Systems Thinking at the Regional Scale

Spanning parts of the seven states of Arizona, California, Colorado, New Mexico, Nevada, Utah and Wyoming, the Colorado River Basin is one of the most critical sources of water in the western United States. The Colorado River and its tributaries provide water to more than 30 million people for municipal use and supply water to irrigate nearly 4 million acres of land. The River and tributaries are also the lifeblood for at least 15 Native American tribes, seven National Wildlife Refuges, four National Recreation Areas and 11 National Parks. Hydropower facilities along the Colorado River provide more than 4,200 megawatts of generating capacity and offset use of fossil fuels. In response to increasing demands and potentially reduced supply, the U.S. Bureau of Reclamation, in collaboration with the seven Colorado River Basin states and the involvement of multiple stakeholders, is conducting a comprehensive study to assess current and future imbalances in water supply and demand in the Basin and adjacent service areas. It is also exploring opportunities on how to resolve those imbalances.


|From 1923 to 2003, water use in the Colorado River Basin has steadily increased as the supply has varied or decreased, thus causing imbalances between supply and demand. Adapted from “Interim Report No. 1, Colorado River Basin Water Supply and Demand Study,” June 2011, U.S. Bureau of Reclamation. Documents are provided on the Study website at:

|From 1923 to 2003, water use in the Colorado River Basin has steadily increased as the supply has varied or decreased, thus causing imbalances between supply and demand. Adapted from “Interim Report No. 1, Colorado River Basin Water Supply and Demand Study,” June 2011, U.S. Bureau of Reclamation. Documents are provided on the Study website at:


To quantify future supply and demand imbalances, given the high level of uncertainty regarding future conditions, the study has developed scenarios reflecting a range of plausible futures for the Basin. We began by working with stakeholders to identify factors expected to influence supply and demand over time. The water supply scenarios are based on streamflow variability as indicated by historical streamflow records from the past 100 years, reconstructions of the long-term “paleoclimate record” using data from an extended past and projections of future climate through global climate models.
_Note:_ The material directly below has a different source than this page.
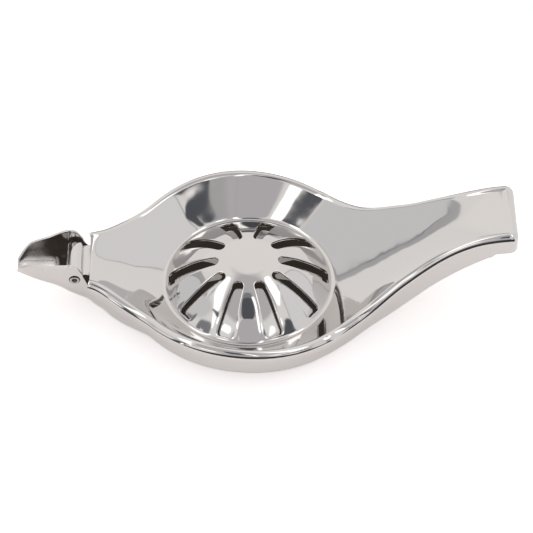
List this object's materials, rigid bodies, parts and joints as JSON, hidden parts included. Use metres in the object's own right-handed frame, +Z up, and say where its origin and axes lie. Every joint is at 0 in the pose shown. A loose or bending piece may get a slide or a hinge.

Water demand scenarios incorporate social, economic and governance factors. These potential demand scenarios include continuation of current trends and policies, economic slowdown with reduced growth in the basin and expansive economic growth with increases in population, technology development and environmental awareness.

Any combination of the water supply and demand scenarios is possible and could result in different plausible future conditions. For example, increased energy demand in an economic growth scenario, combined with limited water supply in a climate projection scenario, would mean less water available to support greater demand driven by higher population. As the resource becomes more limited, broader sustainability questions arise, including who bears the burden of paying for infrastructure adaptations, equitable access to water and trade-offs between different water use types. By visualizing future scenarios, stakeholders can reach a deeper understanding of these issues and begin to plan for the future.

Systems Thinking at the Local Scale

Systems thinking embraces connections among resources, such as water, energy and carbon. This comprehensive approach is scalable, meaning that systems thinking works for one facility as well as it works for the Colorado River Basin regional study.

A water treatment facility must process whatever comes down the pipe, literally. Pumping and treating water takes a significant amount of energy, and some of this energy is spent processing wastes that are difficult to separate and treat. Variable energy prices, driven by costs of coal, oil, natural gas and other petroleum-based sources, make it difficult to predict the cost of treatment – costs borne by ratepayers – from year to year.

The Johnson County, Kansas, wastewater treatment facility has replaced traditional energy sources with nontraditional sources, achieving multiple benefits.

|Hoover Dam – Lake Mead

|Hoover Dam – Lake Mead

The upgrade for their biosolids facilities at Douglas L. Smith Middle Basin Wastewater Treatment Plant includes a new fat, oil, and grease (FOG) waste receiving and processing system designed to operate in a harsh winter environment and support Johnson County’s aggressive waste management program. The facility will beneficially reuse this energy-rich material and reduce average miles traveled by FOG waste haulers by 40,000 miles annually, thus saving 8,000 gallons of fuel and a reducing carbon dioxide equivalent (CO2e) emissions by 80 metric tons. The upgraded biosolids facility will combine treatment plant biosolids with food processing and restaurant FOG wastes to create enough methane gas to run two electric cogeneration units, each producing one megawatt of power. The power output will be sufficient to handle most of the plant’s electrical needs at an annual power savings of more than $500,000. Greenhouse gas (GHG) emissions will be reduced by 9,700 metric tons in CO2e emissions annually.

Partnerships Today to Address Issues Tomorrow

Fundamentally, these two vastly different projects illustrate that questions of energy, economy and water are intertwined. Ultimately, energy required to treat, store and move water cannot be separated from infrastructure decisions and planning. At the same time, reducing emissions from those energy sources, thereby reducing climate change effects over time, is advantageous for long-term water supply stability. As Steven Solomon wrote in Water: The Epic Struggle for Wealth, Power and Civilization, “One recurrent lesson of history is that societies that passively live too long off old water engineering accomplishments are routinely overtaken by states and civilizations that find innovative ways to exploit water’s ever-evolving balance of challenges and opportunities” (2010, HarperCollins).

The possibilities for creating a new, more robust future through innovative partnerships is one of the fruits of systems thinking. If, for example, the Johnson County wastewater treatment facility didn’t have an energy source on hand, could they have used surplus energy from a neighboring industrial process or gas from a landfill? Using approaches and tools like scenario planning helps us understand and visualize our plausible futures, within a single town or throughout a watershed, and collectively work together to address sustainability risks and challenges. For the Colorado River Basin, we hope that visualizing future scenarios, and understanding potential outcomes, strengthens partnerships to develop implementable solutions and opportunities to create a more sustainable future.